[BEGIN Dataset content]

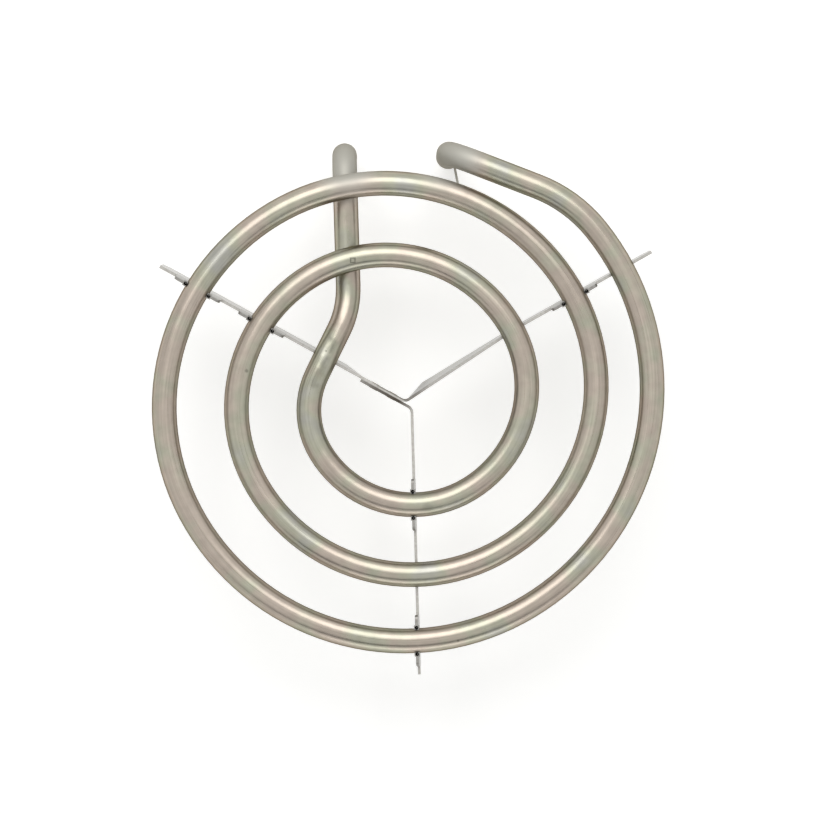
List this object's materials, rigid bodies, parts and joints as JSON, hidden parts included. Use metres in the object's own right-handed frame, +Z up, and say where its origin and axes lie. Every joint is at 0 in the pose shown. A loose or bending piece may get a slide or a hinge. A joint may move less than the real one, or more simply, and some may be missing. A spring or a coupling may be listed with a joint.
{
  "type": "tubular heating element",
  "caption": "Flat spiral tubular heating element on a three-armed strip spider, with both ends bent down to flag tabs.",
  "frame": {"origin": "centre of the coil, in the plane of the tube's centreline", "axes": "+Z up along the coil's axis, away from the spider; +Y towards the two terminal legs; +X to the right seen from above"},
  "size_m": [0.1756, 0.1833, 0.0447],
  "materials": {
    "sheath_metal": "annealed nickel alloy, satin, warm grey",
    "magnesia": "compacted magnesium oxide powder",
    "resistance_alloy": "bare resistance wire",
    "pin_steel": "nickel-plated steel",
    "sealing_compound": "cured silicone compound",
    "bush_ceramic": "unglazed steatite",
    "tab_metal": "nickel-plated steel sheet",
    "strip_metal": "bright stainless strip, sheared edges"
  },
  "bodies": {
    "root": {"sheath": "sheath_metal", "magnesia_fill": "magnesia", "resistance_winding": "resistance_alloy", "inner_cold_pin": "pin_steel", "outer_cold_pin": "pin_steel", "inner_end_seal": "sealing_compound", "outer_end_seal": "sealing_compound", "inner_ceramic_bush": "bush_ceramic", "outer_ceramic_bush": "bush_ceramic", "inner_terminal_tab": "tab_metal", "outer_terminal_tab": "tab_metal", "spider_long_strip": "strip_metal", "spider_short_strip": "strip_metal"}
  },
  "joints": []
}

[END Dataset content]

Given exercise |
Restate the data above word for word, please.

Complete output |
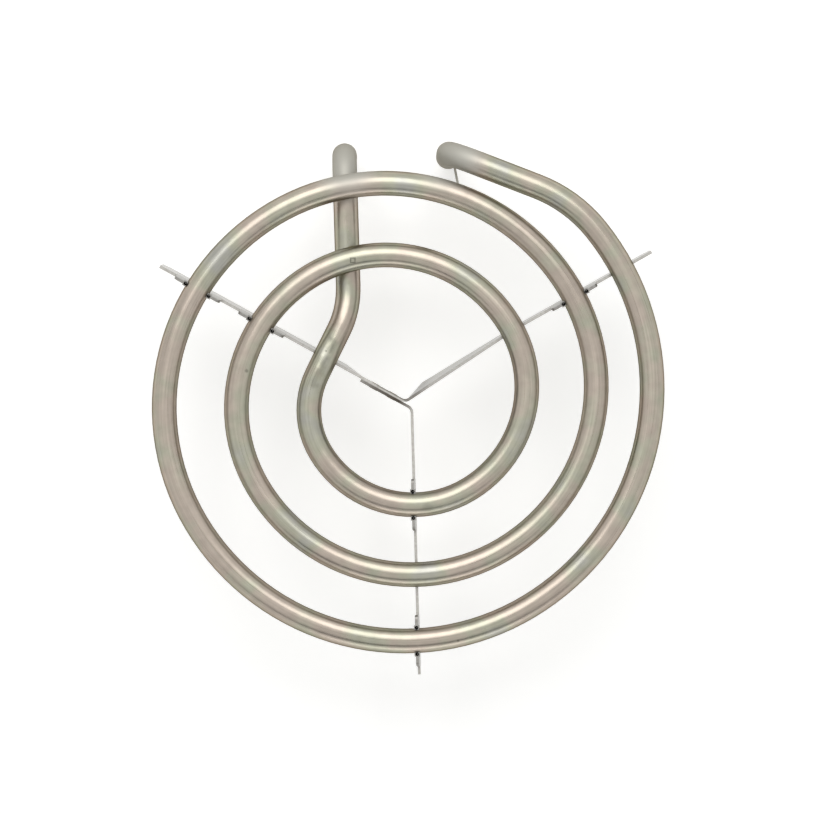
List this object's materials, rigid bodies, parts and joints as JSON, hidden parts included. Use metres in the object's own right-handed frame, +Z up, and say where its origin and axes lie. Every joint is at 0 in the pose shown. A loose or bending piece may get a slide or a hinge. A joint may move less than the real one, or more simply, and some may be missing. A spring or a coupling may be listed with a joint.
{
  "type": "tubular heating element",
  "caption": "Flat spiral tubular heating element on a three-armed strip spider, with both ends bent down to flag tabs.",
  "frame": {"origin": "centre of the coil, in the plane of the tube's centreline", "axes": "+Z up along the coil's axis, away from the spider; +Y towards the two terminal legs; +X to the right seen from above"},
  "size_m": [0.1756, 0.1833, 0.0447],
  "materials": {
    "sheath_metal": "annealed nickel alloy, satin, warm grey",
    "magnesia": "compacted magnesium oxide powder",
    "resistance_alloy": "bare resistance wire",
    "pin_steel": "nickel-plated steel",
    "sealing_compound": "cured silicone compound",
    "bush_ceramic": "unglazed steatite",
    "tab_metal": "nickel-plated steel sheet",
    "strip_metal": "bright stainless strip, sheared edges"
  },
  "bodies": {
    "root": {"sheath": "sheath_metal", "magnesia_fill": "magnesia", "resistance_winding": "resistance_alloy", "inner_cold_pin": "pin_steel", "outer_cold_pin": "pin_steel", "inner_end_seal": "sealing_compound", "outer_end_seal": "sealing_compound", "inner_ceramic_bush": "bush_ceramic", "outer_ceramic_bush": "bush_ceramic", "inner_terminal_tab": "tab_metal", "outer_terminal_tab": "tab_metal", "spider_long_strip": "strip_metal", "spider_short_strip": "strip_metal"}
  },
  "joints": []
}